The Ghost protocol in Ethereum is (Greedy Heaviest Observed Subtree) was introduced in 2013 as a way of combating the way that fast block time blockchains suffer from a high number of stale blocks - i.e. blocks that were propagated to the network and verified by some nodes as being correct but eventually being cast off as a longer chain achieved dominance, or Forking. The protocol also combats the issue of centralisation bias – the larger the pool the less time the more often they are going to get a head start on other miners by producing the block themselves and immediately start the race for the next block.
An orphan, or stale block, is created when two nodes find a block at the same time.
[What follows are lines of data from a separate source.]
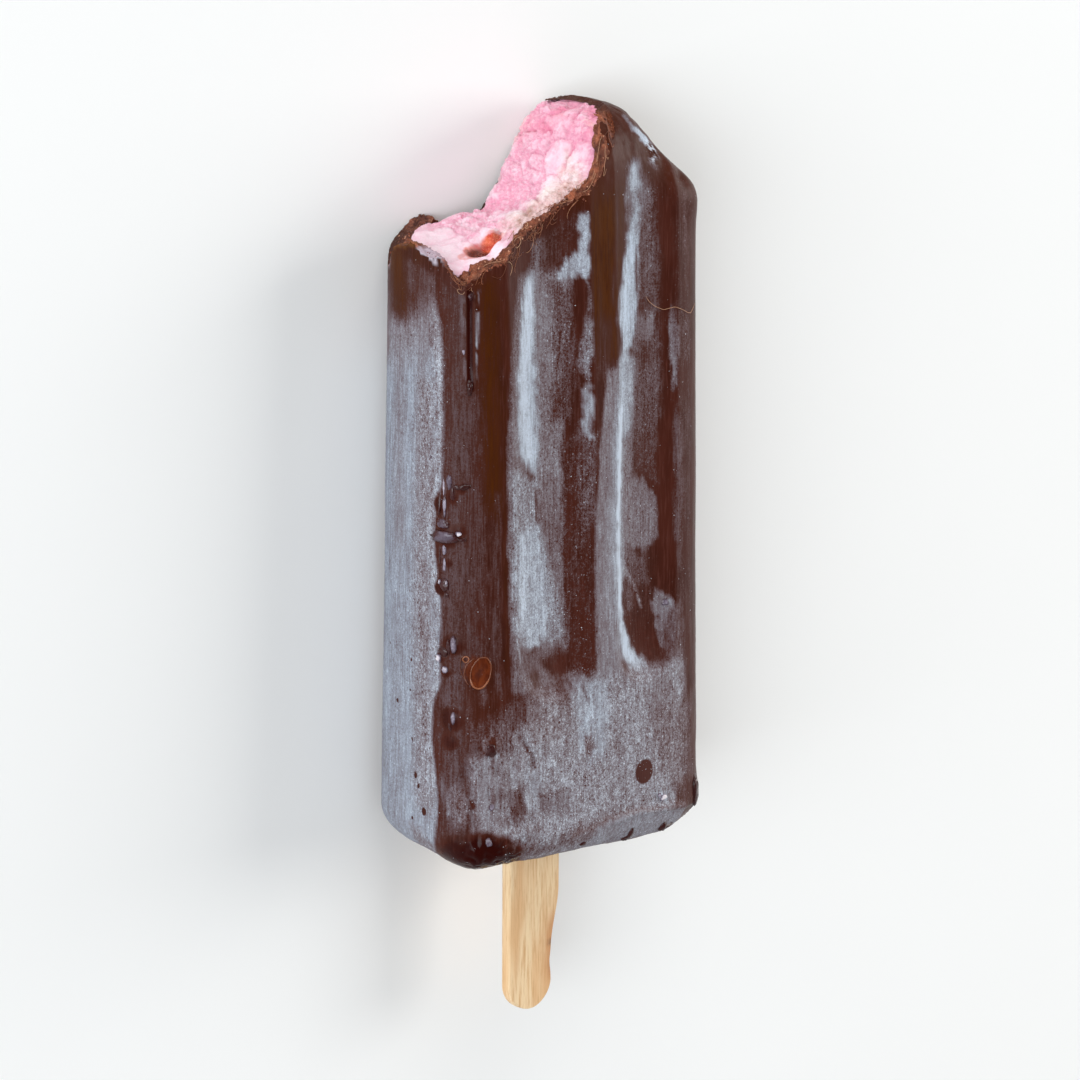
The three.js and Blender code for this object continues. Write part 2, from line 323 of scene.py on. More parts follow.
def closed_rings(name, rings, low_pole, high_pole, mats=(), index=0):
    nr, n = rings.shape[:2]
    verts = np.concatenate([rings.reshape(-1, 3), [low_pole, high_pole]])
    quads = ring_faces(nr, n)
    j = np.arange(n)
    k = (j + 1) % n
    a = nr * n
    tris = np.concatenate([np.stack([np.full(n, a), j, k], 1),
                           np.stack([np.full(n, a + 1), (nr - 1) * n + k, (nr - 1) * n + j], 1)])
    me = new_mesh(name, verts, quads, tris, mats)
    if index:
        me.polygons.foreach_set("material_index", np.full(len(me.polygons), index, np.int32))
    return new_object(name, me)


# ------------------------------------------------------------------ relief of the coating
def polyline_distance(p, pts):
    """Distance of points p (N, 3) to a polyline, and how far along it (0..1) the nearest place is."""
    pts = np.asarray(pts, float)
    if len(pts) == 1:
        return np.linalg.norm(p - pts[0], axis=1), np.zeros(len(p))
    seg = np.linalg.norm(np.diff(pts, axis=0), axis=1)
    at = np.concatenate([[0], np.cumsum(seg)]) / seg.sum()
    best = np.full(len(p), 1e9)
    along = np.zeros(len(p))
    for i in range(len(pts) - 1):
        v = pts[i + 1] - pts[i]
        t = np.clip(((p - pts[i]) @ v) / (v @ v), 0, 1)
        d = np.linalg.norm(p - (pts[i] + t[:, None] * v), axis=1)
        m = d < best
        best = np.where(m, d, best)
        along = np.where(m, at[i] + t * (at[i + 1] - at[i]), along)
    return best, along


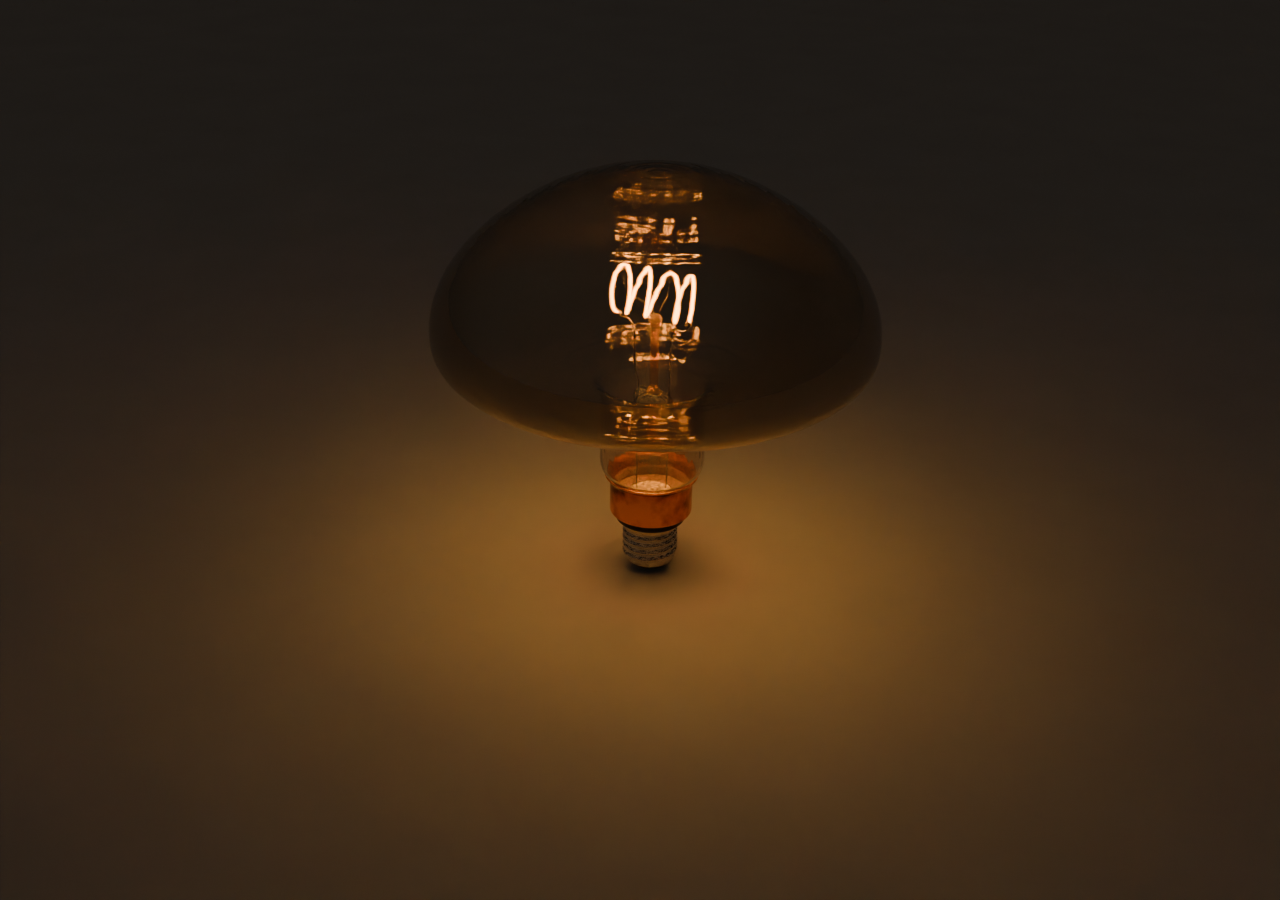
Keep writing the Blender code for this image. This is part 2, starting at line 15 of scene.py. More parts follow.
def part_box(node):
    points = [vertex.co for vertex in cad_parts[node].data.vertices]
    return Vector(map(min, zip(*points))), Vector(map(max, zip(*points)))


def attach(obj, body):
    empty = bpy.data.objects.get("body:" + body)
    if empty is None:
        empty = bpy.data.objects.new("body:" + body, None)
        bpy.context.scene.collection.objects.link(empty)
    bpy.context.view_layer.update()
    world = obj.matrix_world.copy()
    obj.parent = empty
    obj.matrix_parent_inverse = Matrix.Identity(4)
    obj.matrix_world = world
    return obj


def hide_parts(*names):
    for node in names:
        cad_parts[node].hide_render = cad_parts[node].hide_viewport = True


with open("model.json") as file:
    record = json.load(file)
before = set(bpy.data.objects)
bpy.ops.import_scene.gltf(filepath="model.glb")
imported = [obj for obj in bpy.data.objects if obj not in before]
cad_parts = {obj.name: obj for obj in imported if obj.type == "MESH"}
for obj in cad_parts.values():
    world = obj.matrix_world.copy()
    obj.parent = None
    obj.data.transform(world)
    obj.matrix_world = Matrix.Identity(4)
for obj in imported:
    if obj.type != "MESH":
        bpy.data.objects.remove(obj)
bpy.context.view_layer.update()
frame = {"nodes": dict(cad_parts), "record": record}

MM = 0.001
WAVE_REPEAT = 0.31416           # a wave texture at scale 1 repeats at this distance
SHARP_ANGLE = 40.0              # edges sharper than this are not smoothed, in degrees

# Camera: the distance and the two angles that the bulb is seen from, and its framing
CAMERA_PLACE = Vector((-0.0056, -0.6533, 0.4095))
CAMERA_TILT = math.radians(28.0)
CAMERA_ROLL = math.radians(1.25)
CAMERA_LENS = 45.0
CAMERA_SENSOR = 36.0

# Stage, in metres.  The sky's dim end is near the far floor's brightness, so that the
# horizon hardly shows in the glass.
FLOOR_REACH = 40.0
SKY_COLOUR = (1.0, 0.86, 0.74, 1.0)
SKY_BRIGHT_WAY = Vector((-0.50, -0.30, 0.81))
SKY_DIM = 0.014
SKY_BRIGHT = 0.030

# Envelope
ENVELOPE_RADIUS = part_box("glass_envelope")[1].x / MM
ENVELOPE_TOP_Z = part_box("glass_envelope")[1].z / MM
EQUATOR_Z = 124.0
DOME_HEIGHT = ENVELOPE_TOP_Z - EQUATOR_Z
DOME_HOLLOW = 0.035
DISH_DEPTH = 25.0
DISH_FULLNESS = 0.10
DISH_RUN_IN = 6.0               # where the dish ends, outside the fillet's centre
THROAT_FILLET = 6.0
NECK_RADIUS = 24.3
NECK_FOOT_RADIUS = 17.2
NECK_FOOT_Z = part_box("glass_envelope")[0].z / MM
GLASS_WALL = 1.1
CROWN_RIPPLE = 0.065            # half the height of the rings round the crown
DISH_RIPPLE = 0.035
NECK_RIPPLE = 0.24
DOME_COATING = 0.17             # how much of the dome's glass mirrors like metal

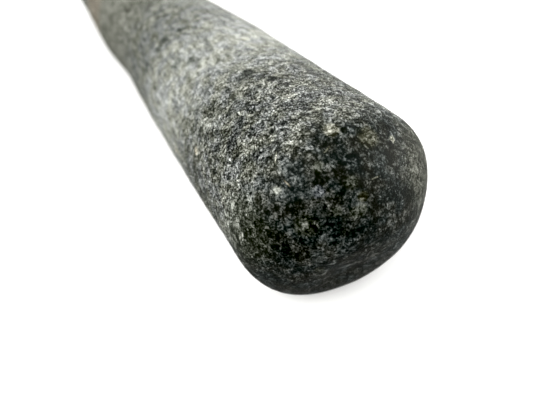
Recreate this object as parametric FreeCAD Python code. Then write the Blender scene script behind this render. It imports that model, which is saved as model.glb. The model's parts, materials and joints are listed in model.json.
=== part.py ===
"""Stone pestle (tejolote) of a molcajete, carved from one block of dark granite.

The pestle lies on its side, as it does on a table. +Z is up and +X points along its length,
from the thin end that the hand holds to the thick end that grinds. The origin is on the table,
under the middle of the pestle. Lengths are in millimetres.
"""
import FreeCAD
import Part

import math
import os

# Driving dimensions
LENGTH = 248.0                # from tip to tip
HEAD_DIAMETER = 51.0          # widest circle, next to the grinding end
HEAD_CROWN_RADIUS = 29.5      # the flatter middle of the grinding end
HEAD_SHOULDER_RADIUS = 12.0   # the tighter curve from there into the side
GRIP_DIAMETER = 36.0          # circle where the thin end starts to round off
GRIP_CROWN_RADIUS = 21.0
GRIP_SHOULDER_RADIUS = 8.5
REST_FLAT_DEPTH = 0.3         # how deep the lowest line of the side is rubbed flat

CUT_MARGIN = 20.0             # how far the block that cuts the flat reaches past the stone


def point(x, radius):
    """A point of the half outline: x along the pestle, radius from its axis."""
    return FreeCAD.Vector(x, 0, radius)


def rounded_end(tip, inward, diameter, crown_radius, shoulder_radius):
    """The two arcs that round off one end: a wide crown on the axis, then a tighter shoulder.

    inward is +1 or -1, the way along X from the tip into the stone. Returns the crown's centre,
    the shoulder's centre and the point where the two arcs meet on one tangent.
    """
    shoulder_off_axis = diameter / 2 - shoulder_radius
    between_centres = crown_radius - shoulder_radius
    between_along_axis = math.sqrt(between_centres ** 2 - shoulder_off_axis ** 2)
    crown = tip + point(inward * crown_radius, 0)
    shoulder = crown + point(-inward * between_along_axis, shoulder_off_axis)
    meeting = crown + (shoulder - crown) * (crown_radius / between_centres)
    return crown, shoulder, meeting


def side_normal(head_shoulder, grip_shoulder):
    """Outward unit normal of the straight side, the line that touches both shoulder arcs."""
    to_grip = grip_shoulder - head_shoulder
    lean = (HEAD_SHOULDER_RADIUS - GRIP_SHOULDER_RADIUS) / to_grip.Length
    to_grip.normalize()
    outward = FreeCAD.Vector(0, 1, 0).cross(to_grip)
    return to_grip * lean + outward * math.sqrt(1 - lean ** 2)


def arc(start, centre, end):
    """The short arc around centre from start to end."""
    middle = (start + end) * 0.5 - centre
    middle.normalize()
    return Part.Arc(start, centre + middle * (start - centre).Length, end).toShape()


def line(start, end):
    return Part.LineSegment(start, end).toShape()


def pestle():
    """One solid of revolution, laid on its side and rubbed flat along the line it rests on."""
    head_tip = point(LENGTH, 0)
    grip_tip = point(0, 0)
    head_crown, head_shoulder, head_meeting = rounded_end(
        head_tip, -1, HEAD_DIAMETER, HEAD_CROWN_RADIUS, HEAD_SHOULDER_RADIUS)
    grip_crown, grip_shoulder, grip_meeting = rounded_end(
        grip_tip, 1, GRIP_DIAMETER, GRIP_CROWN_RADIUS, GRIP_SHOULDER_RADIUS)
    normal = side_normal(head_shoulder, grip_shoulder)
    side_at_head = head_shoulder + normal * HEAD_SHOULDER_RADIUS
    side_at_grip = grip_shoulder + normal * GRIP_SHOULDER_RADIUS
    outline = Part.Wire([
        arc(head_tip, head_crown, head_meeting),
        arc(head_meeting, head_shoulder, side_at_head),
        line(side_at_head, side_at_grip),
        arc(side_at_grip, grip_shoulder, grip_meeting),
        arc(grip_meeting, grip_crown, grip_tip),
        line(grip_tip, head_tip),
    ])
    axis = FreeCAD.Vector(1, 0, 0)
    stone = Part.Face(outline).revolve(grip_tip, axis, 360)

    # Turn it until the underside is level, then lower it into the table by the depth of the flat.
    under_normal = FreeCAD.Vector(normal.x, 0, -normal.z)
    laid = FreeCAD.Rotation(under_normal, FreeCAD.Vector(0, 0, -1))
    underside = laid.multVec(point(side_at_head.x, -side_at_head.z)).z
    head_end = laid.multVec(head_crown).x + HEAD_CROWN_RADIUS
    grip_end = laid.multVec(grip_crown).x - GRIP_CROWN_RADIUS
    shift = FreeCAD.Vector(-(head_end + grip_end) / 2, 0, -underside - REST_FLAT_DEPTH)
    stone.Placement = FreeCAD.Placement(shift, laid)

    above_table = Part.makeBox(
        LENGTH + 2 * CUT_MARGIN,
        HEAD_DIAMETER + 2 * CUT_MARGIN,
        HEAD_DIAMETER + CUT_MARGIN,
        FreeCAD.Vector(-LENGTH / 2 - CUT_MARGIN, -HEAD_DIAMETER / 2 - CUT_MARGIN, 0),
    )
    return stone.common(above_table).Solids[0]


os.makedirs("parts", exist_ok=True)
pestle().exportStep("parts/stone_pestle.step")
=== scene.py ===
"""Stone pestle of a molcajete, lying on a white table with its grinding end near the camera.

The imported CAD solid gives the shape. One visual piece stands for it: the same stone with the
uneven surface of hand dressing and the speckle of dark granite. Lengths are in metres, except
that the stone's relief and speckle are laid out in millimetres.
"""

import json
import math

import bpy
from mathutils import Matrix, Vector, noise


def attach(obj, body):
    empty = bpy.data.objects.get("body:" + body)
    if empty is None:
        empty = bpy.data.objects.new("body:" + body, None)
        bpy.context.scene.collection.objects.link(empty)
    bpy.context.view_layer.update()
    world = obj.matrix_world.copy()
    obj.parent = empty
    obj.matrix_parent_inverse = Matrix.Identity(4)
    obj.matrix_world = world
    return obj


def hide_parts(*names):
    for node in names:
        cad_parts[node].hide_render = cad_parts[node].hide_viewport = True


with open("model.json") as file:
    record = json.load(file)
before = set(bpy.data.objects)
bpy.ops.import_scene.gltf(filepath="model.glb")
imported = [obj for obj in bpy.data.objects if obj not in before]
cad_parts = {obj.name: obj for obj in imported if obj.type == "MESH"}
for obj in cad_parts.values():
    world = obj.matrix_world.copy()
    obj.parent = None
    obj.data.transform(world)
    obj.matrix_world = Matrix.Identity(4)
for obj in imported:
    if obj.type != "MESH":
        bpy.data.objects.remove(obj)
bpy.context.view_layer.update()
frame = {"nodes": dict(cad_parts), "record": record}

MM = 0.001
NODE = "stone_pestle"
MOUNTS = {mount["name"]: mount for mount in frame["record"]["mounts"]}
TIP = Vector(MOUNTS["grinding_end"]["pos_m"])      # middle of the grinding end
TIP_MM = TIP / MM


# ---------------------------------------------------------------- shape of the stone

GRID = 0.7 * MM                # size of the visual mesh's faces

# Unevenness of the surface, as size across and rise in mm
WANDER = (34, 0.55)
FACETS = (9, 0.16)
PECKS = (2.6, 0.11)
PECK_FRACTAL = (0.6, 2.0, 3)   # increment, lacunarity and octaves of their noise
FACETS_APART = Vector((7, 3, 1))    # keeps the facets' noise from repeating the wander's
DOME_LENGTH = 24               # mm of the stone, from the tip, that grinding has worn smooth
DOME_FADE = 4                  # how gently that wear ends, in mm
PECKS_LEFT_ON_DOME = 0.4       # the rest is worn away there

# Swells and hollows left by hand dressing and wear: place from the tip, radius and rise in mm
SWELLS = (
    ((-122, -22, -4), 16, -0.8),
    ((-150, -21, -7), 14, 0.6),
    ((-70, -23, -7), 22, 0.5),
    ((-75, 15, 14), 32, 0.6),
    ((-19, 11, 22), 11, -0.5),
    ((-2, -5, -8), 10, -3.2),
)


def fine_copy_of_cad():
    """The CAD solid as an even grid of small faces."""
    rough = bpy.data.objects.new("rough", frame["nodes"][NODE].data.copy())
    bpy.context.scene.collection.objects.link(rough)
    weld = rough.modifiers.new("closed", "WELD")
    weld.merge_threshold = 0.001 * MM
    remesh = rough.modifiers.new("even_grid", "REMESH")
    remesh.mode = "VOXEL"
    remesh.voxel_size = GRID
    smooth = rough.modifiers.new("no_steps", "SMOOTH")
    smooth.factor = 0.5
    smooth.iterations = 4
    evaluated = rough.evaluated_get(bpy.context.evaluated_depsgraph_get())
    mesh = bpy.data.meshes.new_from_object(evaluated)
    bpy.data.objects.remove(rough)
    return mesh


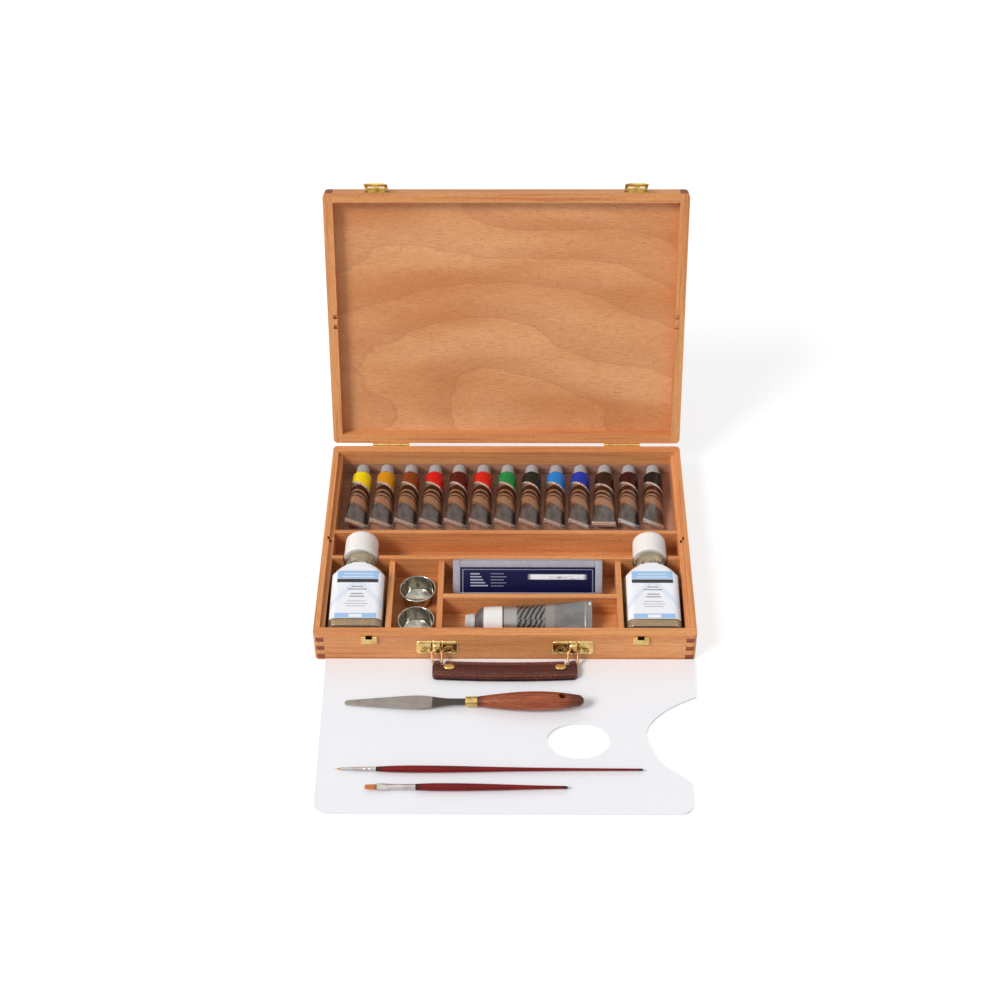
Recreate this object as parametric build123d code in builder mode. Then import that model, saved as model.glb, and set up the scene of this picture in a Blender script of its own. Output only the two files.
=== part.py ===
from build123d import *
from math import atan2, cos, degrees, radians, sin, sqrt
import os

os.makedirs("parts", exist_ok=True)

# All sizes are in millimetres. The wooden base stands on the floor at height zero, centred
# left to right on x and front to back on y. The front of the box faces negative y.

# Wooden base of the box. Its width and depth follow from the bays inside it.
base_height = 38.0
end_wall = 10.5
side_wall = 11.0
corner_radius = 5.0
finger_height = 6.2
finger_spacing = 12.4
finger_start = 2.1
finger_count = 3
floor_thickness = 4.0
ledge_width = 4.5
ledge_depth = 5.0
mortise_side = 4.5
mortise_depth = 3.0
base_mortise_y = -4.0

# Dividers inside the base.
divider_thickness = 5.0
cross_divider_thickness = 6.0
cross_divider_drop = 4.0
brush_channel = 34.9

# Lid, built in its opened pose.
lid_height = 16.0
lid_panel_thickness = 3.0
lid_wall = 10.5
lid_open_angle = 106.5
seam_gap = 0.2
lid_mortise_y = (-6.0, 6.0)

# Hinges at the back.
hinge_length = 42.0
hinge_x = 133.5
knuckle_radius = 2.0
knuckle_count = 5
hinge_pin_radius = 1.0
pin_clearance = 0.08
leaf_thickness = 1.0
leaf_height = 13.0
knuckle_gap = 0.2
screw_head_radius = 2.4
screw_head_height = 0.8
screw_shank_radius = 1.2
screw_length = 7.0
hinge_screw_spacing = 26.0

# Catches: plate, pin and hasp on the lid, keeper on the base.
catch_x = 141.5
catch_plate_width = 25.5
catch_plate_height = 11.0
catch_sheet = 1.0
catch_pin_height = 7.0
catch_pin_radius = 0.8
catch_barrel_radius = 1.7
catch_barrel_gap = 0.3
hasp_length = 17.5
hasp_width = 25.0
hasp_window_width = 18.6
hasp_bar = 3.2
hasp_angle = 30.0
keeper_width = 16.5
keeper_height = 10.5
keeper_top_gap = 1.6
keeper_depth = 2.4
keeper_slot_width = 7.0
keeper_slot_height = 3.2
keeper_slot_depth = 1.6

# Carrying handle on the front wall.
handle_x = 71.0
bracket_width = 44.0
bracket_height = 19.0
bracket_z = 19.0
bracket_sheet = 1.2
bracket_screw_spacing = 25.2
bracket_screw_z = 16.8
bridge_width = 6.0
bridge_height = 13.0
bridge_depth = 5.2
ring_wire_radius = 1.2
ring_width = 10.0
ring_pivot_y_gap = 3.4
ring_pivot_z = 16.5
ring_clearance = 0.7
ring_foot_y_gap = 12.2
ring_foot_z = 8.0
grip_length = 151.0
grip_width = 22.0
grip_thickness = 8.0
grip_bow = 2.5
grip_edge_radius = 3.2
grip_lift = 0.5
rivet_long = 11.4
rivet_short = 7.6
rivet_height = 1.4
rivet_x = 58.0

# Clear tray with thirteen small tubes.
tube_count = 13
tube_gap = 0.9
tube_left_gap = 8.85
tube_right_gap = 6.45
tube_back_gap = 2.6
tube_front_gap = 25.8
tray_gap = 0.6
tray_sheet = 0.8
tray_height = 16.0
tray_rib = 1.0
tray_rib_height = 7.0
tray_lift = 0.2
tube_radius = 10.75
tube_body = 69.5
tube_crimp = 6.5
tube_tail_width = 27.0
tube_tail_thickness = 2.4
tube_slant = 2.1
tube_roll = -25.0
flat_tube = 11
tube_droop = 1.9
shoulder_height = 4.5
tube_neck_radius = 4.2
tube_neck_length = 8.0
tube_cap_radius = 8.2
tube_cap_length = 13.0
thread_clearance = 0.25
seat_clearance = 0.3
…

Both say we’ve found the solution to this block and send off their block to be verified and included in others block chains. In Bitcoin, the probability of finding a block at the same time is relatively low when the block time is ten minutes and propagating a block to 50% of the network takes roughly twelve seconds.
If you want the block time to be shorter and you want to reduce the incentive for pooled mining, like Ethereum does – then you have to do something else which is where GHOST comes in.
GHOST includes stale blocks – or Uncles as Ethereum calls them – these are included in the calculation of which chain is longest or has the highest cumulative difficulty. Centralisation is solved by giving block rewards to stales of 87.5% – the nephew (child of the Uncle block) also receives a reward of 12.5% of the block reward.
The Ethereum version of Ghost only goes down seven levels – or back seven levels in the height of the block chain.